Our final thoughts: A roadmap to safer and more efficient migrations
While legacy migration is traditionally associated with high risk and downtime, a rigorous strategy allows organizations to control the chaos and maintain stability
From a phased migration that allows for learning and incremental improvement to leveraging modern tools that ensure data integrity and security, the path forward is clear.
Each strategy discussed offers a way to not only avoid common migration challenges but also to set the stage for a more agile and innovative future.
While only a small percentage of organizations complete migrations without delays or budget issues (as highlighted by Gartner’s analysis showing only 48% of digital initiatives meet their targets), the right blend of technology, process, partners, and planning can ensure that the majority of enterprises learn and improve from initial trials.
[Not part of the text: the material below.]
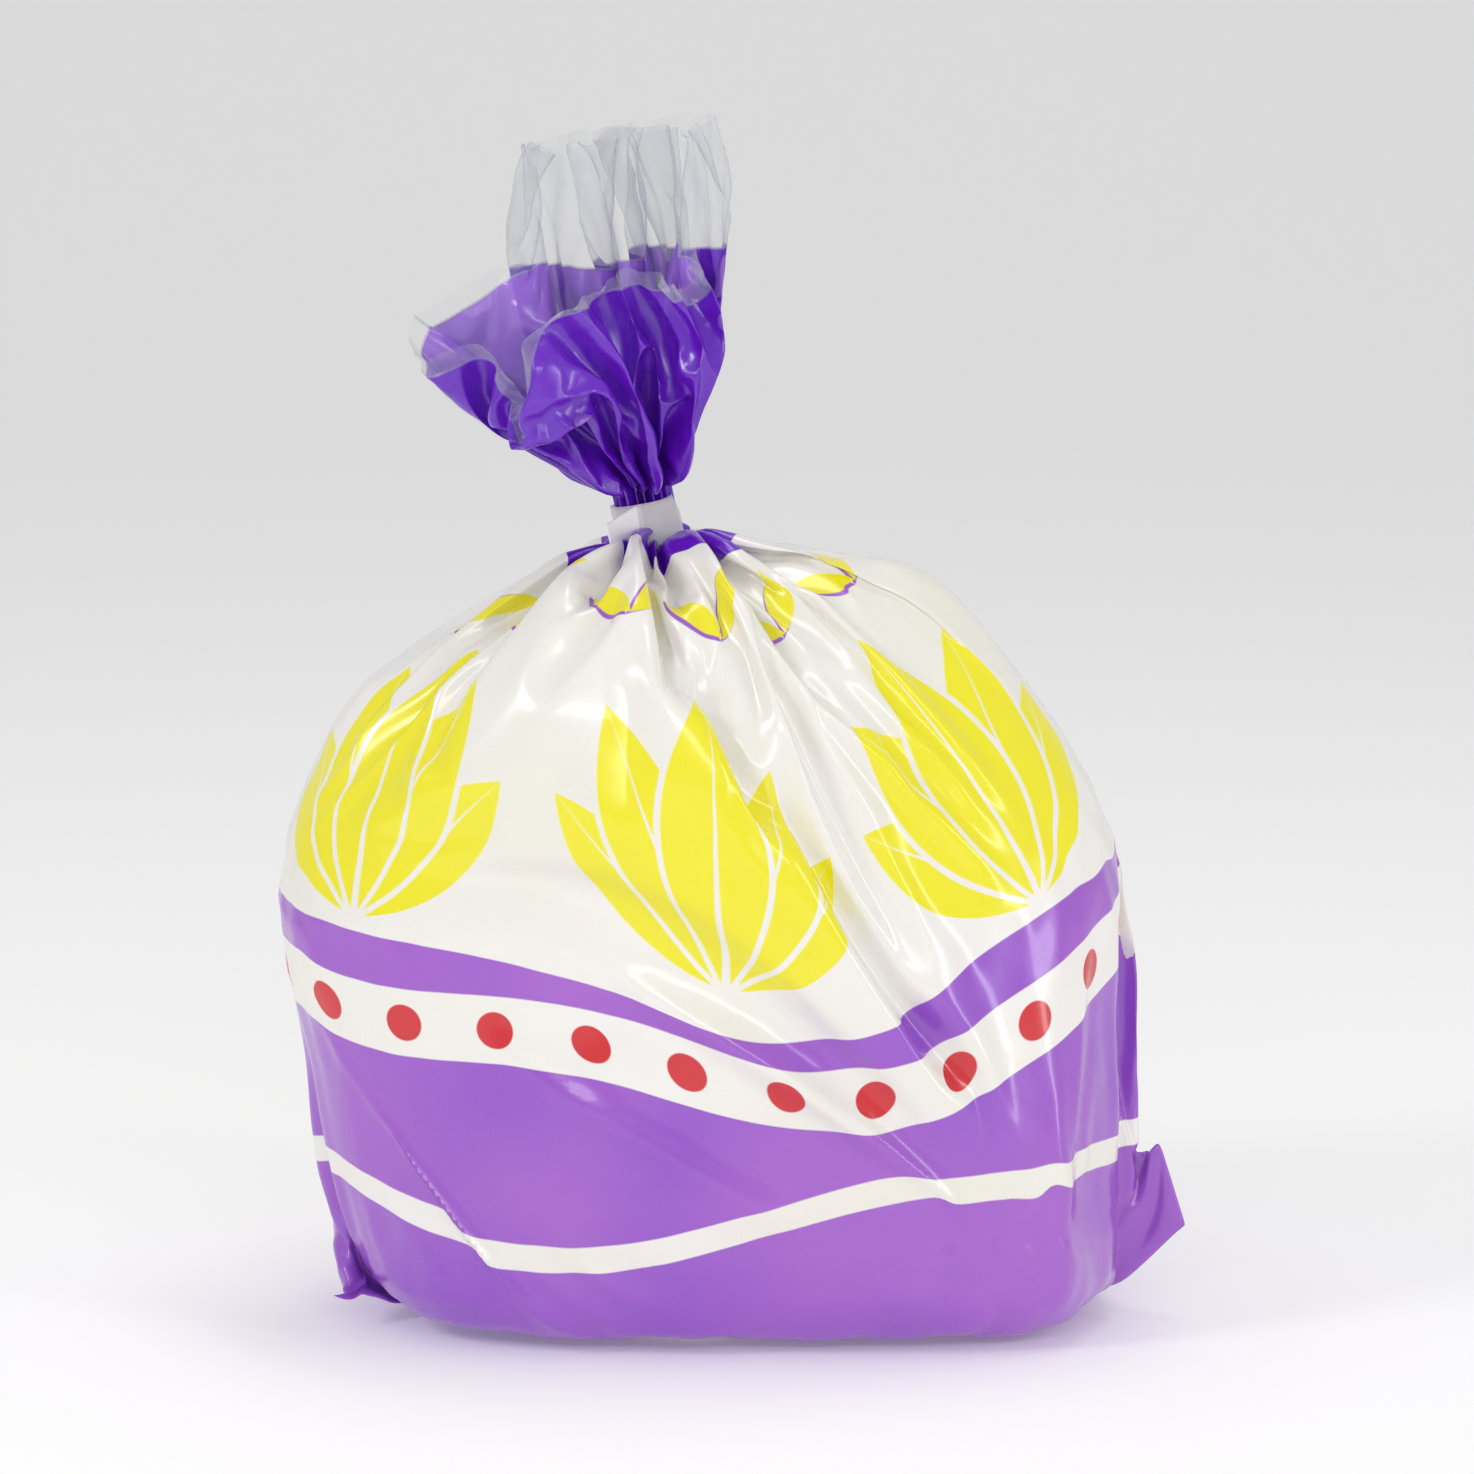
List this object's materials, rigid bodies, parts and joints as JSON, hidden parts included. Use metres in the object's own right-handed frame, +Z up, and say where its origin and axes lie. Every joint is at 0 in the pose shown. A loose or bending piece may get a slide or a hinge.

So, we recommend working with a technology partner to migrate and modernize your legacy stack (such as Wednesday and our Control service for application modernization)
Strategic planning, continuous monitoring, and aligning IT efforts with business goals are the best recipe for any successful migration project.
This integrated approach not only addresses the technical challenges inherent in legacy systems but also creates a foundation for future growth, reducing technical debt while positioning the organization as a digital leader.
As businesses continue to evolve, the steps taken today to manage risk and downtime in legacy app migration will define the technological resilience of tomorrow.